Outside class, he was shy, witty, self-effacing, and to a great extent private, often exiling himself to his apartment over the infirmary after the close of his day teaching. During the last few weeks of his life, we talked on the phone often. He told me that as he lay in bed each night, he was in the classroom, talking to students, teaching, and thinking about Hamlet. “You would think after all these years,” he quipped, “I would understand that play” -- and we shared yet another laugh.
I will miss Arthur, my colleague and enigmatic friend.
— Carol Gibbon
Carol Gibbon taught English at Hackley during the years between 1970 and 1995 and served as editor of the Hackley Review, beginning in 1989. After her husband Peter was named headmaster, she graciously hosted numerous campus events. The Gibbons raised two sons, Sean and Brendan, both Hackley alumni, on campus.

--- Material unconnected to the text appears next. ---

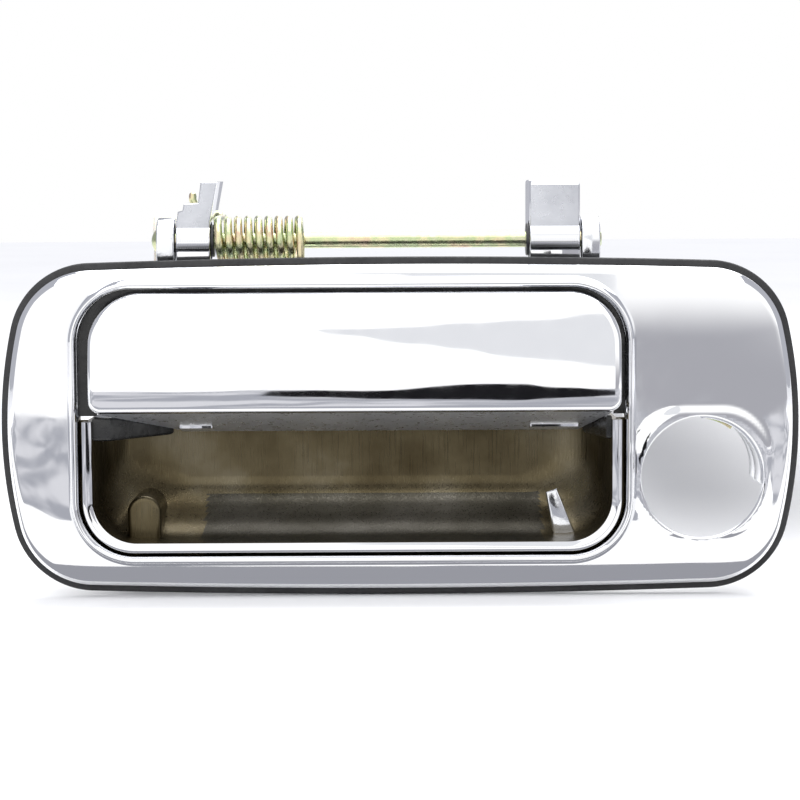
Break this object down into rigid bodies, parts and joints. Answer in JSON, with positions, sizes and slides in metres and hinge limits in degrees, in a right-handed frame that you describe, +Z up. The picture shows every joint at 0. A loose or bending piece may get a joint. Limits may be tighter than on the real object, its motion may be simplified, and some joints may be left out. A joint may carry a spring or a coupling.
{
  "type": "car door handle",
  "caption": "Flush outside door handle: a hinged pull paddle over a finger cup in an oval bezel with a round lock hole, on a rubber gasket.",
  "frame": {"origin": "middle of the bezel's oval outline, on the gasket's face that meets the door skin", "axes": "+X along the handle towards the lock hole, +Y into the door, +Z up towards the hinge pin"},
  "size_m": [0.1992, 0.0429, 0.1034],
  "materials": {
    "chrome_casting": "mirror chrome plate on a zinc casting",
    "cup_metal": "thin satin plate with fine upright brushing, slightly warm",
    "gasket_rubber": "matt black moulded rubber",
    "stop_rubber": "smooth black moulded rubber",
    "yellow_zinc": "yellow passivated zinc plate with faint green and pink tints",
    "plain_steel": "bright zinc-plated steel",
    "bush_plastic": "black bearing plastic",
    "clip_nylon": "natural nylon"
  },
  "bodies": {
    "bezel_body": {"bezel": "chrome_casting", "finger_cup": "cup_metal", "cup_screws": "plain_steel", "gasket": "gasket_rubber", "thread_inserts": "plain_steel", "lock_clip": "yellow_zinc", "left_bump_stop": "stop_rubber", "right_bump_stop": "stop_rubber", "paddle_seal": "stop_rubber", "hinge_pin": "yellow_zinc", "return_spring": "yellow_zinc"},
    "paddle_body": {"paddle": "chrome_casting", "left_hub_bush": "bush_plastic", "right_hub_bush": "bush_plastic"},
    "rod_clip_body": {"rod_clip": "clip_nylon"}
  },
  "joints": [
    {"name": "paddle_pull", "type": "hinge", "parent": "bezel_body", "child": "paddle_body", "pos_m": [0, 0.009, 0.0462], "axis": [-1, 0, 0], "range_deg": [0, 20], "stiffness_Nm_per_rad": 0.6, "springref_deg": -28.65, "deforming": ["return_spring"]},
    {"name": "rod_clip_swivel", "type": "hinge", "parent": "paddle_body", "child": "rod_clip_body", "pos_m": [-0.0596, 0.0225, 0.0482], "axis": [1, 0, 0], "range_deg": [-5, 35]}
  ]
}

Graduation time 1995, the winds of change were blowing on the Hilltop: the Gibbons, Mr. Naething, amongst others, were retiring. A final party at the Gibbons’ home, I stand and watch Arthur Naething leave, tears running down my face as I, falsely, believe this will be the final time I see the man who taught me so much about grammar, literature and William Shakespeare.
A few weeks later, I receive a letter, written in very familiar handwriting. I was one of those students, the ones who needed a discursive explanation as to why my paper, once again, failed to meet the requirements. I knew the handwriting, perhaps too well.
To say that I spent days editing, reworking, spell checking, etc. my answer to him goes with-out saying. But, boldly, I found the courage to send a response and that was the moment we became friends.
I miss him.
— Belinda Walker Terry ’76
Belinda Walker Terry, former president of the Hackley Alumni Association Board of Directors, was perhaps the Hackley alum who stayed closest in touch with Mr. Naething in the years since her graduation and then, his retirement.